In 1925 he came to Modesto and operated a radio store inside the Hotel Covell building until 1928. That year he moved to Los Angeles where he took a job with KGFH as an announcer/engineer. A few months later he took a similar position at KNX in Los Angeles where he later became chief engineer. In 1931 Bill, wanting to further his education, returned to the Modesto area and enrolled at UC Berkeley in physics classes. While there he worked as an announcer /engineer at KWBS, later KLS in Oakland.

He and local businessman Thomas R. Mc Tammany, formed a

The “T” in KTRB was for Thomas McTammany, Bill Bates’s partner.

verbal partnership to start a radio station in Modesto. After much planning, haggling and appearances before the Federal Communications Commission in Washington, KTRB was granted a license to begin broadcasting on June 18, 1933.

The station’s call letters came from the initials of the partners. “T” and “R” from T.R. McTammany, and “B” from Bill Bates. The FCC assigned the letter K that designated a station West of the Mississippi river. KTRB went on the air June 18, 1933 from studios behind the Sylvan Clubhouse on the northeast corner of Sylvan and McHenry Ave.

KTRB on McHenry Ave
KTRB first studios at McHenry and Sylvan in Modesto from 1933 -1942.

in Modesto. Bill and fellow engineer C.E. Peack built the first transmitter in Oakland by modifying an old ham radio transmitter.

KTRB engineers, Cliff Price and Joe Rice doing some antenna work.



KTRB went on the air with 250 watts on 740 KCs limited to daytime hours of operation. The frequency was changed in 1942 to 860 KCs when the station moved to Norwegian Ave. and power was increased to 1,000 watts.   Over the years the power was increased a number of times finally ending up with 50,000 watts in the ’90’s. KTRB was the only broadcast station in Modesto until 1948 when KBEE FM signed on the air.

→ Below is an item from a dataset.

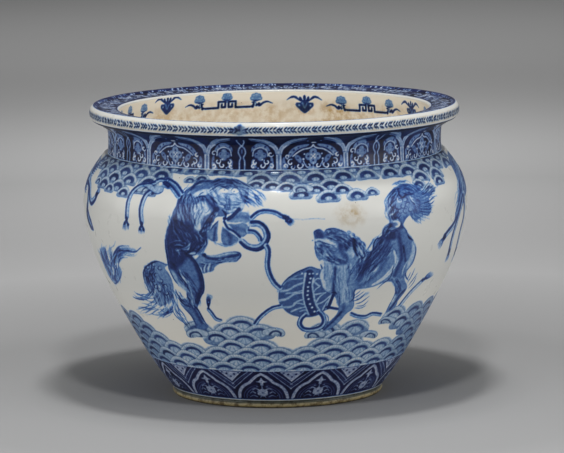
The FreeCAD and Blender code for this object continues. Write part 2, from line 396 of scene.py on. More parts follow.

KTRB studios on Norwegian Avenue.

KTRB FM became Modesto’s second FM station and Modesto’s third broadcast station signing on the air in 1949. KBEE-FM owned by the McClatchy newspapers became the second commercial broadcast station (first FM station) on the air in the market. KTRB-FM simulcast the programming from KTRB-AM for many years thus the station identification of  “This is KTRB AM and FM, Modesto”

Derek video clip of Solid Gold radio show.





7 thoughts on “The story of Bill Bates and KTRB”

  1. Great article. Does KTRB have archives of their on air recordings of interviews and public events in the 1950s era?

    1. Hi Ross. I am so sorry for the late response. In answer to your question KTRB does not have archives of their on air recordings aside from an occasional aircheck or recording that surfaces from time to time. The KTRB studios in Modesto were demolished some years ago and KTRB radio under new ownership is now located in San Francisco.

  2. My cousin, June Rigney sang on KTRB 860 AM in Modesto. Could have been in her senior year at Modesto High School. She was born circa 1932. She sang on KTRB radio numerous times, but my mother noted on Oct 21, 1944 in her diary. Please check the archives for interesting tid-bits and profile. Her parents were Everett E & Jessie Parhan Rigney. June had two two younger brothers, Charles and Ryan Rigney. Thank you very much.

  3. My grandmother Carmela, an immigrant from Spain living in Escalon, listened to Bill Bates every morning to help her learn English. After rigorous testing, she became an American citizen and continued listening to KTRB. My mother, Mary, carried on the tradition. Cal Purviance was our school alarm clock each morning.

  4. My first radio appearance was on KTRB when I was a student at Roosevelt Jr. High. I played piano and had a trumpet player. We played one song on a Sat. live program. We were awful and couldn’t even keep the tempo. But, we were only 13 so it was our start in entertainment. I still have a recording of that appearance. I think it’s a 78 rpm.

    When I was 18, I began working for KFIV Radio as a weekend disk jockey and also did some sales. I later moved on to radio stations in Lodi and in San Jose. In 1965, I made my big move to Hollywood, where I became the youngest Associate Producer in network television history on an ABC show called “Where the Action Is” produced by Dick Clark. I also was the talent coordinator for American Bandstand. I was also a full time UCLA student so balancing my time was difficult.

    It all started in Modesto!

    Larry Larson

    1. Larry, Your career looks like a story worth telling. If you’re interested, let us know.

  5. This fascinating article features Bill Bates, W6CF, co-owner of KTRB. I was a preteen kid, riding my old bike from Sherwood Forest to Norweegen Ave many times a week just to learn about radio. I met Bill and his crew and enjoyed hours of engaging stories of their lives around the backdrop of Modesto radio.
    I became a Technical Director after college and spent 36 years wonderful years with CBS Television Network at Television City, Hollywood. I also became a “ham radio operator” thanks to the early exposure by Bill Bates, with the call sign NQ1S.
    I sadly drove by the last remaining vestiture of KTRB a few years ago, the old station was crumbling amidst a sprawling subdivision where three huge towers once stood.
    Those were fond memories of my life in Modesto!